Further note added 27 July 2021: that new post is now written and undergoing an extensive rewriting process as it's read and commented on by people who appear in it (that is, other people who worked with Chris in the seven years when I did). It could be up to a month before it's ready to share publicly, but I'm happy to share it privately in the meantime.
I've been obsessed with Chris Goode for some years now, ever since seeing him perform Kiss of Life at the Edinburgh festival in – according to people who are better with dates than I am – 2002. Here was someone only a bit older than myself, on stage alone, shy and a bit bumbling, slowly weaving this beautiful, achingly sad story of a boy trying to commit suicide and the boy who saves him, how they fall in love and fall apart, using breath and the elements of the air as silver threads through the story, the whole thing homespun and gentle but intricately smart in its depiction of the fragility of human relationships, of the human mind, wearing its intelligence so lightly, so quietly moving it made me tremble.
In the years that followed I watched him dress up as a Morris dancer, lie on the floor in a friend's flat and outline his body in salt, deliver passages of internet gibberish with as much heartfelt emotion as sheets of poetry, and scatter jelly babies over my front garden, marvelling each time. The show of his I've seen most recently, The Adventures of Wound Man and Shirley, had me in tears for a lot of its running time: Wound Man is the embodiment of a medieval illustration of a man embedded with daggers and swords; Shirley his sidekick, a lost teenager grieving for the older brother he worshipped, doggedly in love with the most handsome boy in school; together they seek out scenes of danger and disaster, arriving too late to “save” anyone, helping people by drawing out their pain and sorrow, because when hurt and frightened people gaze at Wound Man, they see someone who looks exactly how they feel.

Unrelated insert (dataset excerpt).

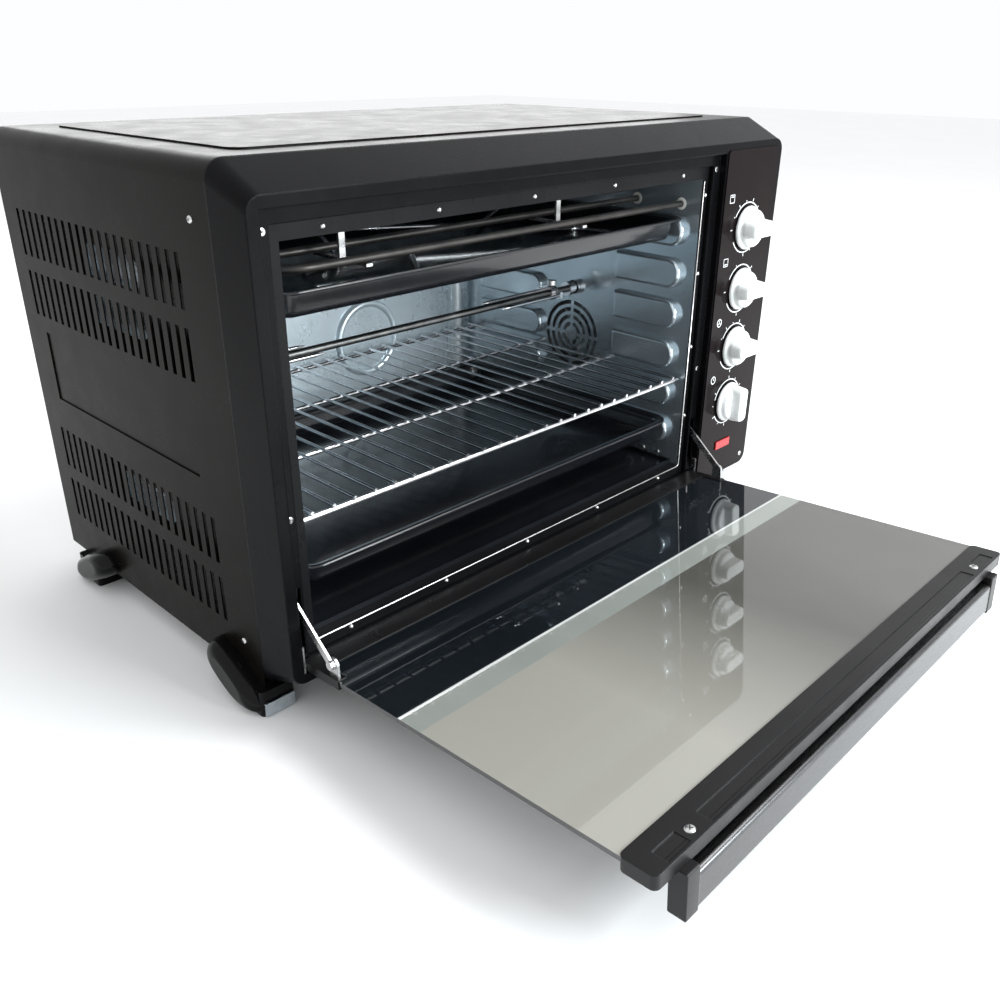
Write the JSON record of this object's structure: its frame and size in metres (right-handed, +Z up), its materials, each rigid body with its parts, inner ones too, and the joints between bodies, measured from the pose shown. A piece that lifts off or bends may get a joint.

Chris's blog is excellent, too: I would hazard a guess that a lot of it is written after midnight; there is that quality of while-the-city-dreams to his writing, a moonlit exuberance. In ways that might possibly embarrass him, I get a lot of sustenance from it: his New Year's Eve post felt like a call to arms – to link arms, that is; a manifesto for a new theatre but also much more than that, a new way of living with each other, talking to each other, reshaping the world together. “What would it feel like to not be afraid any more?” he asked. I've been trying ever since to find out.
Lately I've started using his blog as an arts guide. I bought Jill Johnston's book Admission Accomplished after reading about it in that NYE post, and had one of those moments when an elusive mental jigsaw piece slots into place, when you finally meet someone for whom you've been waiting for years. Words tumble from her apparently in free-form torrents, but always with an intention and purpose that are absolute, politically exhilarating (she was a lesbian feminist writing in the 1970s, how couldn't she be), and inspiring: my burgeoning intention to return to fanzine-writing, albeit for the interweb age, couldn't remain a daydream after that. What he wrote about the folk singer Sam Amidon in the same post so intrigued me that I scoured the music listings week after week until finally getting to see his gig at the Vortex, which was extraordinary: I reviewed it, and barely scratched the surface of what made him so fascinating to watch. Here's a random taster:
I don't remember – and haven't been able to find the post in which she was mentioned – what he wrote about the theatre-maker Rajni Shah, but the idea of her stayed in my memory persistently enough for me to book a ticket for Glorious at the Spill festival last week. For the first 30 minutes of the show, I was disappointed: Chris and I don't always see eye-to-eye (for me, our divergence is characterised by the fact that he loved Ontroerend Goed's Teenage Riot, which I loathed, and hates Little Bulb, whom I adore), and I thought we might not agree here, either. Glorious opens with Shah, encased in a stiff grey tube dress that spreads around her like a black sea (think Ursula the witch's outfit in The Little Mermaid, but less becoming), sombrely intoning songs about people and life and relationships, between text written and spoken by locals she met on Whitecross St a few months before. The texts were intermittently involving, the songs occasionally gleamed, but mostly it seemed humdrum, banal. Seats emptied during the interval and were not refilled.
But something magical happens in the second part. The stories are repeated, perhaps with a little more detail, perhaps continuing to a new chapter. And the songs are repeated, but this time with an orchestral backing, and Shah's voice no longer flat but warm, elegant, glowing. Her dress becomes a kind of Louise Bourgeois sculpture of moulded plastic and wrought metal and twisting fairy lights. Banality, the basic matter of our everyday lives – the breakfast parties, the arguments with our children, the shops on our streets, the political anxieties, the houses we've lived in for years, the cemeteries in which we'll end – is transformed and transcended. And in the third part text and songs are repeated again, slightly changed again, the register again shifted, the mood soft, gentle, soothing. One by one, everyone on the stage drifts off, and when it is empty we, the audience, are invited on. Those lives we were glimpsing? They were our lives. Those parties and arguments and anxieties and houses are ours.
There is a poem by William Blake – Auguries of Innocence – that I know of because, for reasons unfathomable to me now (a charity shop find of my mum's, I suppose), I had a copy of its first verse illuminated and framed and hanging on my bedroom wall when I was quite small. Looking at it now, I realise I've never read the whole thing. But I've carried its opening verse around with me for most of my life:
To see a world in a grain of sand, and a heaven in a wild flower,
Hold infinity in the palm of your hand, and eternity in an hour.
It came back to me watching Glorious, because that is what Shah shows us, and that is the gift she offers us. Don't be frightened of life, she reminds us. It's all we have.